Fast-forward, now, to Detroit Tigers pitcher Armando Galarraga's would-be perfect game last week. After retiring the first twenty-six Cleveland Indians batters in order, Galarraga appeared to have the twenty-seventh--and final--out in hand. The Indians batter hit a grounder, sprinted to first base, was out by a full step. It wasn't even close. A half-second after Galarraga's teammates began to celebrate perfection, though, first-base umpire Jim Joyce adamantly swept his hands to the side. "Safe" at first, perfection quashed. Amazingly, Galarraga smiled and promptly retired the next batter, thus completing what has now become the most famous 0ne-hitter in baseball history.
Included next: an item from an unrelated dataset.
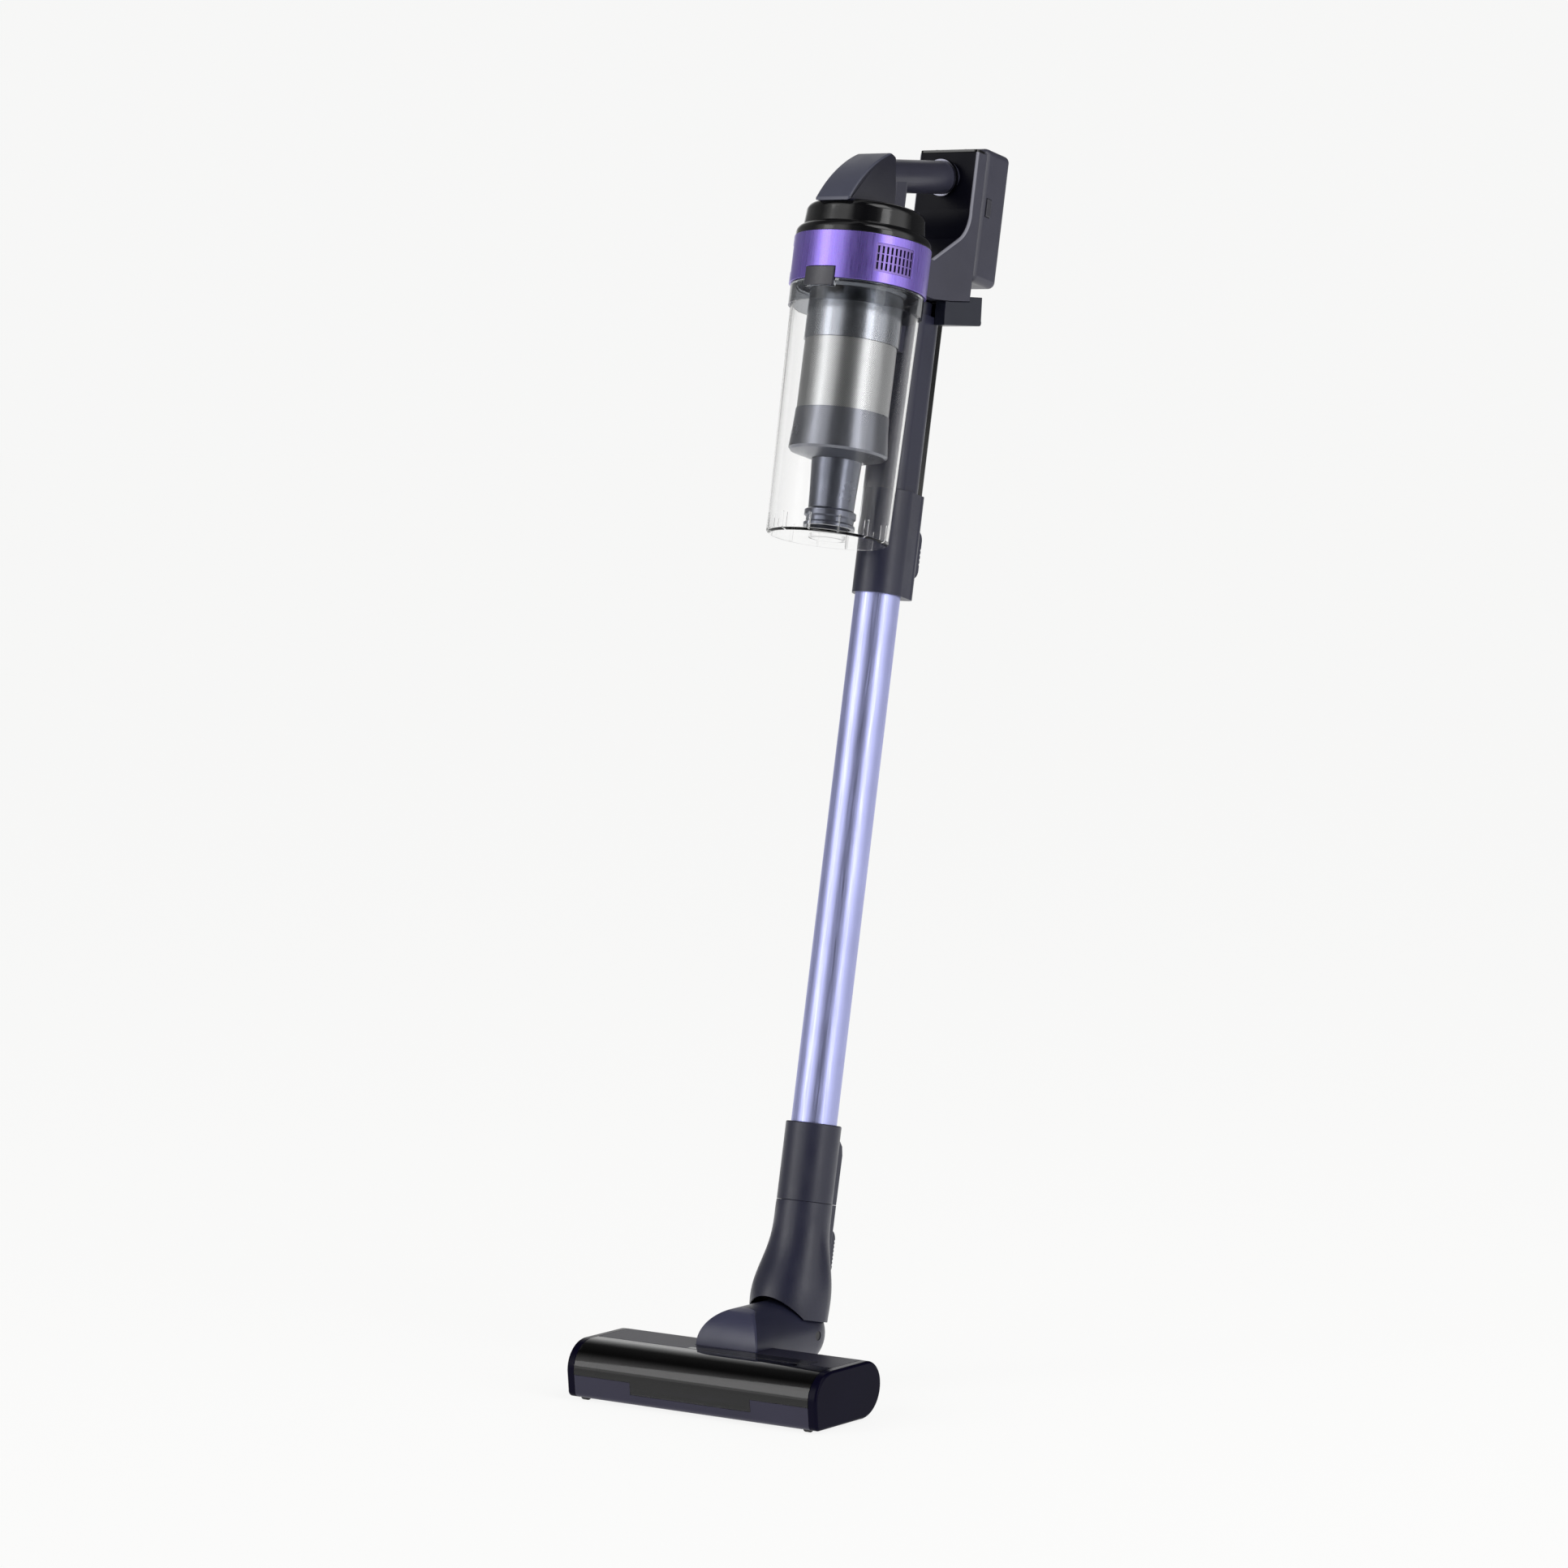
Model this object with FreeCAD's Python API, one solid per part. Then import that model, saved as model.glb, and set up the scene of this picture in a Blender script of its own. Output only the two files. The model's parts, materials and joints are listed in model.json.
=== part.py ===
"""Cordless stick vacuum, leaning back over its floor head. Millimetres, +Z up, head facing -Y.

The origin is on the floor, under the middle of the whole machine. The stick is drawn upright about
its neck hinge, with the pipe on its Z axis, and is then leaned back and set on the head.
"""
import FreeCAD, Part
import math
import os

V = FreeCAD.Vector

# ---- driving dimensions -------------------------------------------------------------------------
LEAN = 12.0                 # how far the stick leans back at rest, degrees
FOREMOST_LEAN = 5.0         # the neck's front stop, degrees
FARTHEST_LEAN = 78.0        # the neck's rear stop, degrees
ROLL_LIMIT = 50.0           # how far the head rolls under the stick, each way, degrees
GAP = 0.3                   # clearance between pieces that move past each other
FIT = 0.08                  # radial clearance of a running fit

HEAD_WIDTH = 258.0
HEAD_DEPTH = 95.0
HEAD_HEIGHT = 50.0
HEAD_FRONT = -222.4         # Y of the head's foremost line
HINGE_Y = HEAD_FRONT + 143.5
HINGE_Z = 50.0              # neck hinge, and the axis that the head rolls about
KNUCKLE_R = 31.0

PIPE_R = 19.75
PIPE_WALL = 1.2
WALL = 2.2                  # moulded shells

BIN_Y = -85.0               # dust bin axis, in front of the pipe
RING_R = 59.2
RING_BOTTOM = 887.0
RING_TOP = 928.0
BIN_BOTTOM = 671.0
BIN_TOP_R = 55.8
BIN_BOTTOM_R = 52.8

COLLAR_BOTTOM = 112.0
COLLAR_TOP = 179.0
CONNECTOR_BOTTOM = 638.0
CONNECTOR_TOP = 729.0
TUBE_TOP = 884.0

COLUMN_HALF = 31.0
COLUMN_FRONT = 27.0
COLUMN_BACK = 41.0
COLUMN_TOP = 1037.0
BATTERY_HALF = 27.0
BATTERY_FRONT = 47.0
BATTERY_BACK = 87.0
BATTERY_BOTTOM = 926.0
BATTERY_TOP = 1045.0
GRIP_R = 14.5

BRUSH_Y = 24.5              # brush axis behind the head's front, and above the floor
BRUSH_Z = 22.5
BRISTLE_R = 21.5


# ---- drawing helpers ----------------------------------------------------------------------------
def box(x0, x1, y0, y1, z0, z1):
    return Part.makeBox(x1 - x0, y1 - y0, z1 - z0, V(x0, y0, z0))


def rod(start, end, radius):
    run = V(*end) - V(*start)
    return Part.makeCylinder(radius, run.Length, V(*start), run)


def tube(start, end, outer, inner):
    return rod(start, end, outer).cut(rod(start, end, inner))


def cone(start, end, r_start, r_end):
    run = V(*end) - V(*start)
    return Part.makeCone(r_start, r_end, run.Length, V(*start), run)


def join(shapes):
    whole = shapes[0].multiFuse(shapes[1:]) if len(shapes) > 1 else shapes[0]
    return whole.removeSplitter()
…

The next day, after every baseball fan in the nation, including Michigan governor Jennifer Granholm and White House press secretary Robert Gibbs, weighed in on whether or not to disallow Joyce's call and to give Galarraga the perfect game, MLB Commissioner Bud Selig refused to overturn Joyce, and the ending of the game remained--and forever will remain--the imperfectly perfect game.

Baseball loves history. It is supposed to be pure and numerical and nostalgic, all at the same time. Do-overs don't pass muster in baseball, a game in which every pitch and every swing of the bat is recorded for posterity. Should that twenty-eighth hitter's at-bat be struck from the historical record? We all saw him in the batter's box; we saw him thrown out at first to end the game--are we now to believe that this never happened? Is it appropriate to change the historical record in order to make up for mistakes? And isn't that kind of Stalinist--or at least Orwellian?

The best part about sports is that debates over technicalities--including wins and losses--are about the debates themselves, not the technicalities. Gallons of ink and billions of bits have been devoted this week to the Galarraga and Joyce affair. The story hopped from the sports pages to the front page, and even the least-inclined sports fan at least knew that something fishy had gone down on the diamond in Detroit. The lovers loved and the poets dreamed; die-hards and casual fans debated the role of retroactively changing the record. The public forum opened loud and wide, and Americans, shockingly enough, were discussing the vagaries of historiography and epistemology. Joyce's blown call spurred more intelligent, non-shrill, non-snarky commentary among Americans than Deepwater Horizon, Gaza, or North Korea. No one accused anyone of not being a patriot or "tea-bagger." No one asked to see anyone else's birth certificate. Sarah Palin bashing was nowhere to be seen. Debate was smart, to the point, reaffirming of the Jeffersonian ideal.

With the United States back on top of the basketball world after its stirring run to gold in Beijing, the '72 controversy remains just that: a controversy that's forever open to debate. And with Bud Selig's decision to let the game stand as it was played (and called), Galarraga's "perfect" game will also be forever open to debate. I can't imagine how that's a bad thing.